TASK REQUIREMENTS: Below this line is a set of entries; quote exactly the lines from the line that contains "add('tie_left', tieGeometry(TIE_LEFT_ROUTE), cotton);" to the line that contains "obj.parent = empty", both lines included.

Records contained in a dataset:
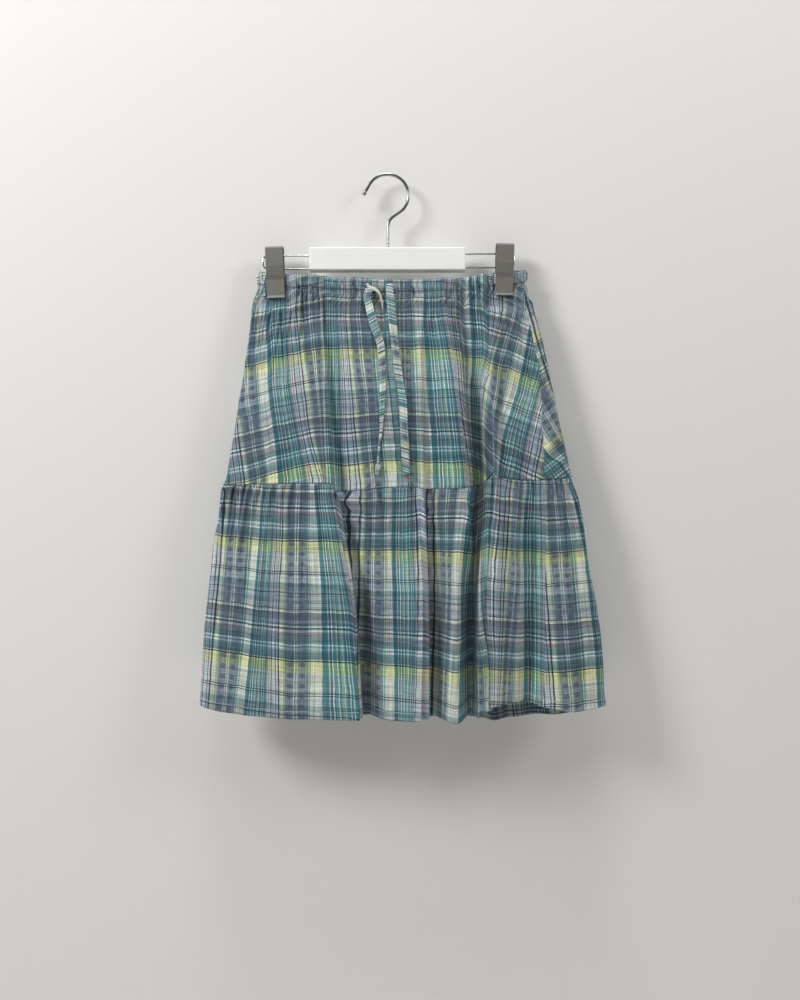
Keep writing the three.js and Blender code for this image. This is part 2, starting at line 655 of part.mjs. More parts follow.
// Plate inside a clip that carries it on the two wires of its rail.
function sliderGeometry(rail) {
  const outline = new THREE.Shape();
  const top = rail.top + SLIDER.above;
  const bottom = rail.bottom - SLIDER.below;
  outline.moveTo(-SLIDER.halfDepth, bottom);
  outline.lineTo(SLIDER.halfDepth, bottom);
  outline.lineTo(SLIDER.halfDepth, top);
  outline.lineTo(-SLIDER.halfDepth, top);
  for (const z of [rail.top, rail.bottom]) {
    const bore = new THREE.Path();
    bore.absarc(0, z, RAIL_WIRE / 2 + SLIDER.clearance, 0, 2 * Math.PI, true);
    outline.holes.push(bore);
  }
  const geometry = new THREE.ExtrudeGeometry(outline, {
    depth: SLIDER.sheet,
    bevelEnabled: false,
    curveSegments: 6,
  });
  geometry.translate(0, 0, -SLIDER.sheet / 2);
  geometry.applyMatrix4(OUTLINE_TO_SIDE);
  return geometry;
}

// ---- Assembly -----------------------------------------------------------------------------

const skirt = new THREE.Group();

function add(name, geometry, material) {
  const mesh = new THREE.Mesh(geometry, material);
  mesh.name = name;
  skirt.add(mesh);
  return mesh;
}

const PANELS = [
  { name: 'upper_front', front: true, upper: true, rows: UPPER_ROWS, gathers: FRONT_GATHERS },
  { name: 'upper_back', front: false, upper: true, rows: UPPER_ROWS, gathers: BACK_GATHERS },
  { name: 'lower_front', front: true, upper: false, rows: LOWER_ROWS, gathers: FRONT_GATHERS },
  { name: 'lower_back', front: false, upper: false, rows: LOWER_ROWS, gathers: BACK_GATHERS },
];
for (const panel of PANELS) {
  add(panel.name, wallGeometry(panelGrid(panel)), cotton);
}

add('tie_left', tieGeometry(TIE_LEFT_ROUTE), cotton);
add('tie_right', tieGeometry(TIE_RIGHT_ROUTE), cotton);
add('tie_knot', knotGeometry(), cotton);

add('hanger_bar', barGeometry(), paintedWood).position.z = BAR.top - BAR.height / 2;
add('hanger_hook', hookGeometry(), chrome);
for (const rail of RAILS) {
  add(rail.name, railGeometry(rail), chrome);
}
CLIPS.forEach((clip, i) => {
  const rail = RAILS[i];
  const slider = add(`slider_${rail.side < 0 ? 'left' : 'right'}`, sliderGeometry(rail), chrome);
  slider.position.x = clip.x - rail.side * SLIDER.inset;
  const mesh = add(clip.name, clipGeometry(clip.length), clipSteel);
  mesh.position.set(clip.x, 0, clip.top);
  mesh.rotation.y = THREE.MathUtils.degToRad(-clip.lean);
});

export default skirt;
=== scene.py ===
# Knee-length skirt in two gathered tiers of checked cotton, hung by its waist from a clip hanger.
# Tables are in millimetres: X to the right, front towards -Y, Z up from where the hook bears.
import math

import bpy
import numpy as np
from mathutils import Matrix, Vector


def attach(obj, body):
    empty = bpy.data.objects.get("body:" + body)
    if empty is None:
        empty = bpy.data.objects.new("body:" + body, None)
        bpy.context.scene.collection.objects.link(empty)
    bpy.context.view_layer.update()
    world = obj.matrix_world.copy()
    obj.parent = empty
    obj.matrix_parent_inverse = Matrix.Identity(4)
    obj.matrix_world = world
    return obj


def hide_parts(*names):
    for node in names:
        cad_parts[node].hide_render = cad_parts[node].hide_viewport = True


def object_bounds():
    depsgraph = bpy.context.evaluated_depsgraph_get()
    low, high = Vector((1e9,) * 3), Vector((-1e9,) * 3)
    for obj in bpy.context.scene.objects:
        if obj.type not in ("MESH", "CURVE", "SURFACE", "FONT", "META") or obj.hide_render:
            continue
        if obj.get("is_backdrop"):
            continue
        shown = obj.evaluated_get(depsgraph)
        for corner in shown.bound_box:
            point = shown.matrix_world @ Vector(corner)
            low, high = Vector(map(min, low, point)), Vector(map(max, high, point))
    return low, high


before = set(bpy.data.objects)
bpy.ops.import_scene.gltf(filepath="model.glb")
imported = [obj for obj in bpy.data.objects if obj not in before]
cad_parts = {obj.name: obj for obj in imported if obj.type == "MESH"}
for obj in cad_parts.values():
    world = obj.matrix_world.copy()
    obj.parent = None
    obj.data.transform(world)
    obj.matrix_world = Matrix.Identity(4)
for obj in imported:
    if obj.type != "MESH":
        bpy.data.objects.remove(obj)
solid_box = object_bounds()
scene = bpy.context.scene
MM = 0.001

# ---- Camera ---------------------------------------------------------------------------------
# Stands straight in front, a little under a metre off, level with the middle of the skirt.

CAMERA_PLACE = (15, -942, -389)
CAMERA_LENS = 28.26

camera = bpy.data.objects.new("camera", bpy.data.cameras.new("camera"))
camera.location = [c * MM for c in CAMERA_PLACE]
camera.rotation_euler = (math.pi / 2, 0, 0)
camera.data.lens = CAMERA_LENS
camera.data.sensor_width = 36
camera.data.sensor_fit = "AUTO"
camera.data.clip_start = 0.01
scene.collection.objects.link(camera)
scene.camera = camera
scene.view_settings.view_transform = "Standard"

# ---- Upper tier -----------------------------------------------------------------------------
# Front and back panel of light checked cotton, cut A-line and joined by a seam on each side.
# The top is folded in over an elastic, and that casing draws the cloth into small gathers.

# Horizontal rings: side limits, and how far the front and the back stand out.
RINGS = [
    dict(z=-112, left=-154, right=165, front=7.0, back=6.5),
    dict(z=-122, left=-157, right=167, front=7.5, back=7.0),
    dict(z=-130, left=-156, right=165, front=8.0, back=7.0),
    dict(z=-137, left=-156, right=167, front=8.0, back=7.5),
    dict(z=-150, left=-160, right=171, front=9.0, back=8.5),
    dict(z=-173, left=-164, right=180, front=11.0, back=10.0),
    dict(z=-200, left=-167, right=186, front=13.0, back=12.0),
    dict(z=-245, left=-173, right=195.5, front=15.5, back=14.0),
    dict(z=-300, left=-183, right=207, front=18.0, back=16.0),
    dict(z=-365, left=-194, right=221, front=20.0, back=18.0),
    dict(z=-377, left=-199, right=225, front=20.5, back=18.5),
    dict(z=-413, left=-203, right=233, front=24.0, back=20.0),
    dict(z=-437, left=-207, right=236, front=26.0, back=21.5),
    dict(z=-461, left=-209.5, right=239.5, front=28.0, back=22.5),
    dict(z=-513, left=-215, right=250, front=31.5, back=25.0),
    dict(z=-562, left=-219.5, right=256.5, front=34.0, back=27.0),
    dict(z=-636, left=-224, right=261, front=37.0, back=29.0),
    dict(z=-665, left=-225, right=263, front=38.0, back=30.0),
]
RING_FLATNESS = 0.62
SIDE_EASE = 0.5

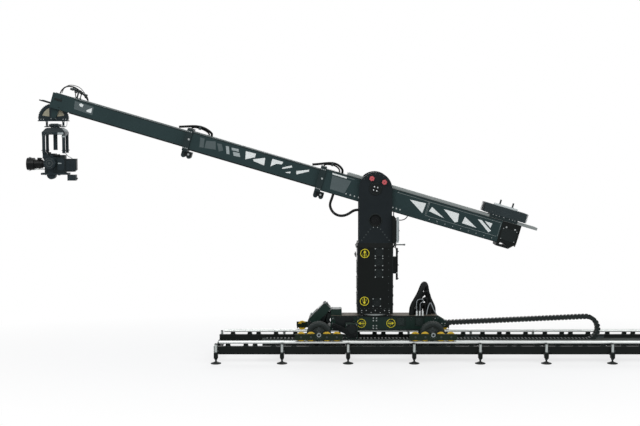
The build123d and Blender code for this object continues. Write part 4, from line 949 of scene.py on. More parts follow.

RESPONSE TO THE TASK:
add('tie_left', tieGeometry(TIE_LEFT_ROUTE), cotton);
add('tie_right', tieGeometry(TIE_RIGHT_ROUTE), cotton);
add('tie_knot', knotGeometry(), cotton);

add('hanger_bar', barGeometry(), paintedWood).position.z = BAR.top - BAR.height / 2;
add('hanger_hook', hookGeometry(), chrome);
for (const rail of RAILS) {
  add(rail.name, railGeometry(rail), chrome);
}
CLIPS.forEach((clip, i) => {
  const rail = RAILS[i];
  const slider = add(`slider_${rail.side < 0 ? 'left' : 'right'}`, sliderGeometry(rail), chrome);
  slider.position.x = clip.x - rail.side * SLIDER.inset;
  const mesh = add(clip.name, clipGeometry(clip.length), clipSteel);
  mesh.position.set(clip.x, 0, clip.top);
  mesh.rotation.y = THREE.MathUtils.degToRad(-clip.lean);
});

export default skirt;
=== scene.py ===
# Knee-length skirt in two gathered tiers of checked cotton, hung by its waist from a clip hanger.
# Tables are in millimetres: X to the right, front towards -Y, Z up from where the hook bears.
import math

import bpy
import numpy as np
from mathutils import Matrix, Vector


def attach(obj, body):
    empty = bpy.data.objects.get("body:" + body)
    if empty is None:
        empty = bpy.data.objects.new("body:" + body, None)
        bpy.context.scene.collection.objects.link(empty)
    bpy.context.view_layer.update()
    world = obj.matrix_world.copy()
    obj.parent = empty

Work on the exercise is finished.